A minha ideia é mostrar a mulher como companheira. Ela não aparece em cima de uma prancha de surf com o corpo cheio de óleo. Ela é aquela que transporta a prancha até ao carro para irem juntos para Montauk.” Podia ser um mantra feminista ou uma passagem de entrevista a uma ficcionista, em conversa com a “The Paris Review”. Na verdade, é o novo conceito da revista masculina “Maxim” e tem a assinatura de Kate Lanphear, a senhora que acredita que há vida para além do binómio carros velozes e mulheres quentes (ou melhor, que é possível apresentá-los ao público com outro tipo de embrulho).
A prova é a mais recente capa da publicação. O destaque vai inteiro para a cantora Taylor Swift, quase irreconhecível na primeira página, fotografada com um top preto e maquilhagem discreta. Nada de biquínis ou outras modalidades reduzidas de vestuário. A partir de agora, a pele fica para segundas núpcias, e o que fica a nu é mais o conteúdo e menos a embalagem – e, aliás, para continuar a seguir os velhos padrões, tem toda uma internet à sua disposição. No interior desse número, lá está uma entrevista durante a qual Swift é convidada a partilhar as suas opiniões sobre a condição feminina, a misoginia e como conquistar o mundo com uma guitarra.

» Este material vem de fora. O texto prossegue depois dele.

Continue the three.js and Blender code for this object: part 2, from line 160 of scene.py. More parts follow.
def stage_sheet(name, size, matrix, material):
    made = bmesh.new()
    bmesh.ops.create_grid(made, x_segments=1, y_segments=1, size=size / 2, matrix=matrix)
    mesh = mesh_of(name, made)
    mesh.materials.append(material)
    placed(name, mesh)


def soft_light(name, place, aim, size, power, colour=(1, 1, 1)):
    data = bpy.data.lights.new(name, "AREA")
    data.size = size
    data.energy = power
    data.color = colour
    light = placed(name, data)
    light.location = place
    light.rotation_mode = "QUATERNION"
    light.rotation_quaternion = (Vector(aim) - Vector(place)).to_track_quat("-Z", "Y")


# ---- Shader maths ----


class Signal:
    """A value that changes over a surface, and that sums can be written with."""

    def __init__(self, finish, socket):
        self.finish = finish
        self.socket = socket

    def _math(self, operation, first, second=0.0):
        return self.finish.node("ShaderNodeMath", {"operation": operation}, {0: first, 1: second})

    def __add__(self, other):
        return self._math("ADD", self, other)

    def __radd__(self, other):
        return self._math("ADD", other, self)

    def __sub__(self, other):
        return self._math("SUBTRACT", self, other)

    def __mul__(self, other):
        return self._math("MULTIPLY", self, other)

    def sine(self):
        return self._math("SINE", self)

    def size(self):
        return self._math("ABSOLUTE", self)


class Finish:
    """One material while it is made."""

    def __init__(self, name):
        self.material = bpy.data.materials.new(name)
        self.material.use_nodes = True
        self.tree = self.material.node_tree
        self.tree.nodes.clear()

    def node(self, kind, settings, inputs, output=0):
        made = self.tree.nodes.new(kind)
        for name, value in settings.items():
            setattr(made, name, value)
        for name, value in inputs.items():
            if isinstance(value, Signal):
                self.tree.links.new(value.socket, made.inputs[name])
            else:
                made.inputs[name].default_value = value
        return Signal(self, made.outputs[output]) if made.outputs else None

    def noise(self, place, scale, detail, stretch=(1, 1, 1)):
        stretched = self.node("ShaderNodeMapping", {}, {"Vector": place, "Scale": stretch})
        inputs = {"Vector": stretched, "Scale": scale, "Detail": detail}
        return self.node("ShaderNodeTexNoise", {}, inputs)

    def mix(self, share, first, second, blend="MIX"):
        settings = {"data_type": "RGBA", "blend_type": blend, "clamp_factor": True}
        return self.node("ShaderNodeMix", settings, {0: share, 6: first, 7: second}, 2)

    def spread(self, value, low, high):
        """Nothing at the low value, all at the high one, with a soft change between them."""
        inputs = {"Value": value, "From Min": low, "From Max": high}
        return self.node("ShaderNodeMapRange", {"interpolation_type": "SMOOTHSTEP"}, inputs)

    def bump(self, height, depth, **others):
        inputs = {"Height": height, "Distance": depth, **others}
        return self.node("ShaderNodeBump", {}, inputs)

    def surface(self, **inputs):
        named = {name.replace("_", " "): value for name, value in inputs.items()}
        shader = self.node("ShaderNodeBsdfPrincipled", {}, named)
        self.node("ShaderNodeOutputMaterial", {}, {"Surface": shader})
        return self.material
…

Não comece já a bocejar, pois garantimos que é capaz de apreciar as afinações. Retroceda até ao número de estreia de Kate Lanphear que, em Setembro, anunciava a saída da direcção de estilo da revista “T”, do “The New York Times”, e o ingresso no título detido pelo milionário Sardar Biglari que soma mais de dois milhões de subscritores, a maioria dos quais na faixa dos 34 anos, e casados. Em Fevereiro, a “mulher mais desejada do mundo” fazia a primeira capa planeada por Lanphear: Candice Swanepoel, modelo sul-africana de cortar o fôlego e nome de referência da Victoria’s Secret. Nada de cenários de praia, decotes profundos, lingerie provocadora ou pernas quilométricas à vista. Um grande plano do rosto e estava feito o teaser para conhecer o recheio da “Maxim”, preparada para virar a página rumo a um novo paradigma.
“Quero celebrar o luxo e as histórias de sucesso, que realmente inspiram as pessoas. E pontuar isto com uma apresentação estilosa, porque o estilo permeia todas as áreas da nossa vida, sendo possível fazê-lo de uma forma divertida. Quero manter o espírito aspiracional, mas sem perder a ligação à realidade”, defendeu ao Fashionista a loura platinada, famosa pelo seu bob assimétrico, pelo estilo clean irreverente que marca as tendências nas ruas nova-iorquinas, e é presença assídua nos blogues que seguem em fotografia as criaturas mais apetecíveis das semanas de moda. As calças skinny e os blusões de cabedal são algumas das imagens de marca da miúda nascida no sul rural e conservador dos EUA, a milhas de distância do cosmopolitismo da capital, que hoje, a julgar pelos novos parâmetros, ficaria a matar na capa da revista que edita – a própria assume que os seus uniformes habituais piscam o olho ao guarda–roupa masculino. “É por isso que sou a escolha perfeita”, ironizou à “NyMag”.
Kate estudou jornalismo e, já em Londres, testou o impacto de publicações contagiadas pelo hype, casos da “i-D” e
“The Face”. Foi a partir de Inglaterra que saltou para Sydney, na Austrália, onde trabalhou na “Vogue” e na “Harper’s Bazaar”. De regresso ao seu país passou pela “Elle”, deixou a sua impressão digital na “T” e tem agora o desafio de redesenhar o conceito da revista masculina saída dos anos 90, esperançada de que os leitores entendam que “há algo de sexy no mistério”.
Viagens, roupa, consumo, gourmet são alguns dos temas a aprofundar numa casa que pretende não viver apenas dos atributos femininos. A editora tratou de pôr Mike Tyson de boxers e o escritor Neil Strauss a falar sobre como se trata o vício do sexo, tudo com uma curadoria cuidadosa.
A grande questão é saber se Lanphear conseguirá manter a “Maxim” “men friendly”, para lá da popular lista “Hot 100”, sem correr o risco de a converter numa revista de moda, incapaz de satisfazer o voyeurismo dos milhares de seguidores ao longo dos últimos anos. Com direito a 16 edições, vendidas em 75 países, o título importado do Reino Unido tornou-se sinónimo de editoriais que não se livraram de polémica por aproximarem a figura feminina do objecto, sob a edição de nomes como Keith Blanchard, Joe Levy e Dan Bova. Quem sabe se não deveremos pensar o oposto. Conseguirá transformá-la numa revista “women friendly”? É seguir os próximos capítulos.